Volume and flexibility concessions
The second group keeps the commitment matched to your real needs. Seven, the right to reduce volume at renewal without penalty, so a falling headcount lowers your cost. Eight, a downsize allowance within the term, letting you shed a defined percentage of unused licenses. Nine, product swap rights, so you can redirect committed spend from a product you stopped using to one you need. Ten, edition flexibility, allowing movement between editions as your user mix changes. Eleven, true up controls that price growth at your discount and on a predictable schedule rather than at the vendor's discretion. Twelve, a grace period on overage before any true up charge applies. Thirteen, the right to redeploy licenses across business units, regions, or acquired entities. Together these stop the agreement from becoming a fixed cost detached from your actual usage, and they are explored further in ELA flexibility clauses worth fighting for.
A discount protects this year. Flexibility and caps protect every year of the term.
Exit and term concessions
The third group protects your ability to change direction. Fourteen, a termination for convenience right, even a limited one with notice and a cap, which is rare but worth pursuing where your leverage allows. Fifteen, a co terminus alignment so multiple agreements expire together and you negotiate from one position. Sixteen, the right to align the term end with a possible migration date, so you are not locked past the moment you might leave. Seventeen, no automatic renewal, replaced by an explicit opt in so you are never rolled into a new term by default. Eighteen, a generous renewal notice period that gives you time to prepare and shop alternatives. Nineteen, change of control protection, so an acquisition or divestiture does not trap or penalise you. These terms decide how easily you can walk away, and the broader exit picture is mapped in ELA exit options at end of term.

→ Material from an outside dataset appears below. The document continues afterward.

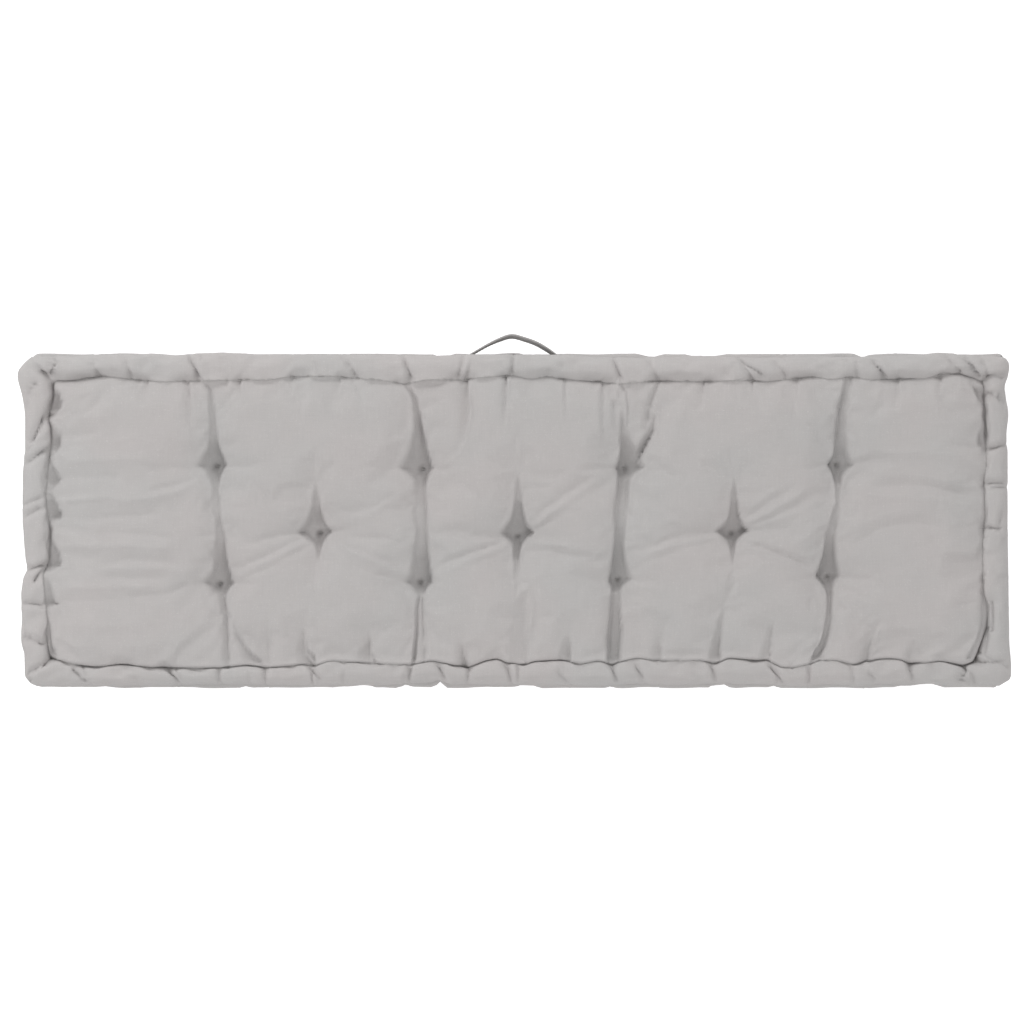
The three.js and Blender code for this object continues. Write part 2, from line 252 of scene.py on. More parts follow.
seamBackAt, seamFrontAt = tableLine(backSeam), tableLine(frontSeam)
seamLeftAt, seamRightAt = tableLine(leftSeam, byX=False), tableLine(rightSeam, byX=False)
outBackAt, outFrontAt = tableLine(backOutline), tableLine(frontOutline)
outLeftAt, outRightAt = tableLine(leftOutline, byX=False), tableLine(rightOutline, byX=False)

# The eleven tufts, and the channels that they draw through the face. Each channel has its steep
# side (1 right, -1 left, 0 both; past 1 its soft side is a wide ramp) and rows from back to
# front: y, its left side, its right side and its depth.
tufts = [
    (-363, 66), (-113, 62.5), (132.5, 63.5), (391, 67.5), (-236, -15), (3, -18.5), (263.5, -16),
    (-359, -77), (-115, -75.5), (124, -72.5), (380, -68.5),
]
tuftShape = {
    "core": 2.5, "coreX": 3.6, "coreY": 2.7, "slit": 0.5, "slitX": 15, "slitY": 2.6,
    "pit": 16, "pitX": 8, "pitY": 8, "pitForward": 3, "hollow": 4.0, "hollowReach": 52,
    "hollowRound": 1.3,
}

channels = [
    (0.9, [(169, -384, -376, 3), (158, -372, -368, 6), (146, -371, -366, 8), (121, -370, -363, 10),
        (97, -370.5, -361, 12), (85, -373, -358, 14), (75, -378, -353, 15), (66, -382, -351, 15),
        (60, -375, -355, 15), (54, -371.5, -357.5, 14), (47, -369, -359, 12.5),
        (40, -367, -359.5, 10.5), (18, -367, -358, 9), (0, -362.5, -356, 10),
        (-24, -363, -351, 11.5), (-49, -364, -349, 14), (-63, -367, -346.5, 15),
        (-77, -376, -343, 15), (-83, -366, -348.5, 15), (-89, -361, -350.5, 13)]),
    (1.5, [(-82, -364, -351.5, 12.5), (-95, -360, -351.5, 12), (-106, -357, -349.8, 11.5),
        (-121, -354, -347.8, 11), (-146, -353, -347, 11), (-164, -354, -347, 11),
        (-179, -355, -346, 9)]),
    (0.8, [(169, -136, -127, 5), (158, -130, -124, 8), (146, -124, -118, 10),
        (131, -121.5, -115.5, 11), (109, -121.5, -112, 13), (87, -126, -107, 14),
        (75, -130, -104, 15), (63, -136, -101, 15), (57, -127, -105.5, 15),
        (50, -120.5, -107.5, 14.5), (42, -119, -108, 13), (36, -119, -107.5, 12),
        (12, -119, -107, 11.5), (-12, -119, -106.5, 11.5), (-30, -121, -105.5, 12),
        (-49, -123, -104.5, 14), (-66, -125, -102.5, 15), (-76, -131, -101, 15),
        (-82, -123, -107, 15), (-89, -120, -110, 12)]),
    (0, [(-86, -117, -112.5, 5), (-120, -119, -111.5, 6), (-150, -122, -110, 6.5),
        (-179, -125, -109, 7)]),
    (0, [(-88, -117, -114.8, 5), (-97, -118.4, -116, 9.5), (-121, -120.5, -117.6, 11),
        (-146, -122.8, -119.4, 11.5), (-170, -125.4, -121.4, 12), (-179, -126.5, -121, 10)]),
    (0, [(-88, -114.8, -113, 5), (-97, -114.2, -111.8, 8.5), (-128, -113, -110.2, 10),
        (-152, -112, -109, 10.5), (-168, -111.3, -108, 11), (-179, -111, -107, 9)]),
    (-0.8, [(166, 127, 130.5, 5), (152, 134, 137.5, 5), (134, 136.5, 139.5, 4), (117, 136, 139, 3),
        (105, 135, 138, 0)]),
    (-0.4, [(136, 128.5, 131, 0), (121, 128.5, 133.5, 8), (97, 128.5, 139.5, 12),
        (79, 128, 147, 14), (70, 126, 151, 15), (63, 123.5, 154, 15), (57, 125.5, 144, 15),
        (50, 125.5, 139, 13), (24, 122.5, 137, 11.5), (-6, 121.5, 133.5, 11.5),
        (-30, 121, 132, 12.5), (-49, 118, 133.5, 14), (-63, 116.5, 135.5, 14.5),
        (-73, 113.5, 139, 14), (-80, 117, 130, 14.5), (-87, 117.5, 127.5, 12.5)]),
    (0, [(-80, 117.5, 127.5, 11), (-102, 116, 127.5, 11.5), (-128, 114, 128.5, 12.5),
        (-152, 112.5, 129, 13), (-166, 112, 129, 13), (-179, 112, 129, 11)]),
    (0.9, [(168, 171.5, 177, 8), (152, 165, 170, 10), (140, 161, 166, 11),
        (121, 156.8, 161.8, 10.5), (110, 153.5, 157.5, 5)]),
    (0.8, [(134, 168.8, 171, 0), (121, 166, 170, 9), (109, 162.5, 169, 11.5),
        (97, 155.5, 163.5, 12.5), (85, 148, 157, 13.5), (77, 143, 153, 13.5), (70, 140, 150, 14)]),
    (-0.35, [(176, 401, 411, 9), (155, 397.5, 406.5, 11), (134, 392.5, 402.5, 11.5),
        (109, 389, 400.5, 12), (91, 388, 402, 12.5), (79, 387, 403, 14), (73, 384, 405.5, 14),
        (67, 379.5, 409, 14), (61, 384, 402.5, 14.5), (55, 386, 398, 14.5), (47, 388.5, 396.5, 13),
        (40, 390, 396, 10), (21, 390, 395, 6), (10, 386, 395, 8), (-6, 381.5, 391, 10),
        (-24, 376.5, 387.5, 12), (-44, 373.5, 388.5, 14.5), (-56, 370, 390, 15.5),
        (-68, 366, 392, 15), (-75, 371.5, 387, 14.5), (-83, 377, 385, 13.5),
        (-92, 378.5, 385, 12)]),
    (0.4, [(-88, 378, 385, 11.5), (-102, 378.2, 384.3, 11.5), (-121, 377, 383, 11.5),
        (-140, 373.5, 380.2, 12), (-155, 368, 376, 12.5), (-165, 361, 373, 12.5),
        (-179, 355, 371, 11)]),
    # wedges above and below the three middle tufts
    (0.5, [(49, -243, -240.5, 0), (38, -243.5, -239.5, 6), (28, -244.5, -238, 9),
        (18, -245.5, -236.5, 11), (8, -247.5, -234.5, 12.5), (0, -250.5, -232.5, 13.5),
        (-8, -255.5, -229, 13), (-15, -261.5, -222.5, 13.5), (-21, -252, -229, 14),
        (-27, -243, -233, 14), (-34, -240.5, -235, 12), (-42, -240, -236.5, 8),
        (-54, -240, -238, 0)]),
    (0.5, [(58, 2.5, 5, 0), (46, 1.5, 5.5, 6), (34, 0.5, 7, 9), (22, 0, 8, 11.5), (10, -2, 9.5, 13),
        (0, -5, 11, 14), (-7, -9, 14, 15), (-15, -15, 22, 15), (-21, -9, 14.5, 15),
        (-27, -3, 8.5, 15), (-34, -1, 6.5, 14), (-44, -0.5, 5.5, 12.5), (-54, 0, 5, 9),
        (-68, 0.5, 4.5, 6), (-83, 0.5, 3.5, 3), (-100, 0, 2, 0)]),
    (0.5, [(53, 266, 267.5, 0), (44, 264.8, 267.8, 5), (34, 263, 268.7, 9), (22, 262, 269.4, 11.5),
        (10, 260.5, 270.5, 12.5), (0, 258.5, 272.5, 13.5), (-7, 254.5, 276, 14.5),
        (-13, 246.5, 282, 15), (-19, 252, 273, 15), (-25, 258.5, 269, 14.5),
        (-31, 261, 267.5, 13.5), (-38, 262.5, 267, 11), (-46, 263, 266, 7),
        (-56, 263.5, 265.5, 0)]),
    # pleats that start at the front seam
    (1, [(-87, 2, 14, 0), (-105, -2, 14.5, 4.5), (-125, -4, 14.5, 7), (-150, -5, 14, 9),
        (-179, -5, 14, 11)]),
    (1, [(-124, -342, -339.5, 0), (-135, -340, -335.5, 7), (-146, -336.5, -330.5, 10),
        (-156, -333, -325, 11), (-164, -330, -317, 11.5), (-170, -328, -309, 11.5),
        (-179, -328, -301, 10.5)]),
    (1, [(-110, -300, -297, 0), (-135, -306, -297, 3.5), (-155, -310, -297.5, 6),
        (-179, -312, -298, 9)]),
    (1, [(-127, -257, -255, 0), (-146, -260, -254.5, 8), (-158, -262, -252, 10),
        (-165, -263, -243, 11), (-179, -263, -242, 11)]),
    (1, [(-134, -178.5, -176, 0), (-150, -180, -175.5, 8), (-160, -190, -175, 9),
        (-179, -196, -174, 11)]),
    (1, [(-144, -67, -65.5, 0), (-160, -67, -61, 6), (-179, -69, -57, 9)]),
    (1, [(-134, 64, 66, 0), (-152, 57, 67.5, 6), (-165, 54, 68, 8), (-179, 50, 68, 9)]),
    (1, [(-144, 170, 176, 0), (-158, 166, 177, 6), (-179, 161, 177, 8)]),
    (1, [(-103, 253, 255.5, 0), (-121, 247, 253, 8), (-146, 240.5, 250, 11.5),
        (-164, 236, 249, 12.5), (-179, 233, 249, 11)]),
    (1, [(-118, 312, 314.5, 0), (-136, 308, 312.5, 8), (-155, 303, 311, 11), (-179, 296, 310, 11)]),
    (1, [(-130, 438, 440, 0), (-146, 430, 437, 5), (-160, 422, 434, 8), (-179, 415, 431, 9)]),
    (0, [(-148, 482, 490, 2), (-160, 478, 494, 5), (-179, 474, 498, 7)]),
    # hollows beside the seams of the two ends, between the fuller lobes of the face
    (0.6, [(160, -570, -560, 7), (152, -570, -553.5, 12.5), (144, -570, -551.5, 13.5),
        (135, -570, -553, 13.5), (127, -570, -558, 9)]),
    (0.6, [(114, -570, -561, 5), (108, -570, -556, 9.5), (102, -570, -552.5, 12),
        (93, -570, -551.5, 12.5), (86, -570, -553.5, 12), (79, -570, -561, 8)]),
    (0.6, [(79, -572, -565, 7), (66, -573, -561, 11), (58, -573, -556, 12),
        (51, -573, -552.5, 12.5), (45, -573, -554, 12), (38, -573, -560, 10)]),
    (0.6, [(32, -573, -564, 9), (22, -573, -559, 12), (14, -573, -555, 12.5), (7, -573, -550.5, 13),
        (2, -572, -552, 12.5), (-3, -572, -563, 6)]),
    (0.6, [(-20, -570, -563, 5), (-30, -571, -558, 11), (-38, -572, -554.5, 12),
        (-46, -573, -552, 12.5), (-56, -573, -551.5, 12.5), (-60, -573, -560, 7)]),
    (1, [(-70, -574, -567, 4), (-85, -575, -563, 9), (-97, -575, -560, 11.5),
        (-102, -572, -556, 12), (-105, -572, -565, 5)]),
    (0.5, [(-118, -573, -566, 4), (-132, -575, -563.5, 11), (-150, -575, -561.5, 13),
        (-160, -575, -559, 14), (-172, -573, -557, 12)]),
    (-0.6, [(168, 553, 566, 6), (158, 558, 569, 12), (148, 563, 573, 12), (139, 568, 574, 7)]),
    (-0.6, [(110, 566, 573, 5), (102, 563, 574, 12), (92, 563.5, 574, 12), (86, 568, 574, 5)]),
    (-1, [(-84, 566, 576, 5), (-100, 567, 580, 9), (-130, 566, 580, 10), (-150, 558, 574, 9),
        (-166, 550, 568, 9)]),
]
channelShape = {
    "depth": 0.55, "deepFrom": 11, "deepMore": 2.3, "fade": 4, "reach": 60,
    "steep": 1.2, "soft": 2.4, "softest": 9, "softShare": 0.27, "rampShare": 0.75,
    "tilt": 0.35, "shoulder": 0.10, "shoulderReach": 8,
}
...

Support, service, and operational concessions
The fourth group governs what you actually receive for the money. Twenty, defined service level commitments with remedies, not just best efforts language. Twenty one, named support escalation paths so critical issues do not sit in a queue. Twenty two, included onboarding or migration assistance, particularly relevant given the move to the cloud connected License Activation Service that replaced file based licensing on April 15, 2026. Twenty three, training or enablement credits bundled rather than sold separately. Twenty four, audit clause limits, capping the frequency and scope of vendor reviews and requiring reasonable notice. Twenty five, clear data and reporting rights so you can verify your own consumption independently rather than relying on vendor figures. The support and service terms in particular are detailed in ELA SLAs and support terms to negotiate.
How to use the checklist
This is a menu, not a set of demands. No buyer wins all 25, and trying to would stall the negotiation. The discipline is prioritisation. Mark the handful of terms that matter most for your situation as non negotiable, usually the renewal cap, the downsize right, and the audit limits. Mark a second tier you would like but can trade. And keep a few lower priority items specifically as trading material, things you can concede gracefully to win what you actually care about. Walking in with this structure signals to the vendor that you are negotiating the whole agreement, which itself improves the terms you are offered. The errors that follow from skipping this preparation are catalogued in ELA negotiation mistakes that cost millions.
Why the concessions can beat the discount
A large discount with no caps, no flexibility, and no exit is a trap dressed as a win. The headline percentage looks impressive at signing, then the renewal arrives with a steep increase, the unused licenses cannot be shed, and there is no door out. A smaller discount wrapped in strong protective terms frequently costs less over the full term. That is the core lesson of this checklist: negotiate the contract, not the coupon. The terms that protect you are where the durable value of an ELA negotiation is found.
Getting independent help
We are independent Citrix licensing experts, 100% buyer side, with no reseller margin and no vendor incentives. We build your concession list from your real estate and priorities, sequence it for the negotiation, and trade it to win the terms that matter most. We treat the protective clauses as seriously as the price, because that is where most of the long term saving sits. The full ELA approach is in our Citrix ELA guide, and our Citrix ELA negotiation service page explains how we run it.
Frequently asked questions
What is a Citrix ELA concessions checklist?
It is a structured list of terms a buyer should request in an Enterprise License Agreement negotiation, covering pricing protection, flexibility, exit rights, and support. Using a checklist ensures you negotiate the whole contract, not just the headline discount, and that no high value concession is forgotten under time pressure.
What is the most important Citrix ELA concession to request?
A firm cap on renewal price increases is usually the single most valuable concession, because it protects you from the steep repricing that has characterised Citrix renewals since the Cloud Software Group acquisition. A strong cap can be worth more over time than the upfront discount itself.
When should you request Citrix ELA concessions?
Request concessions during the active negotiation, before signing, while the vendor still wants your commitment. Concessions are far harder to obtain mid term, when the vendor already has your signature. Raising them early, as a structured package, also signals that you are negotiating the whole agreement, not just price.
Will Citrix grant all the concessions on the list?
No buyer wins every concession, and the list is a menu, not a demand. Prioritise the terms that matter most for your situation, use lower priority items as trading material, and concede the ones you can live without to win the ones you cannot. Leverage and preparation decide how many you secure.
Do concessions matter more than the discount?
Often, yes. A large discount with no caps, no flexibility, and no exit can cost more over the term than a smaller discount protected by strong terms. As of June 2026 the protective concessions are frequently where the real long term value of an ELA negotiation sits.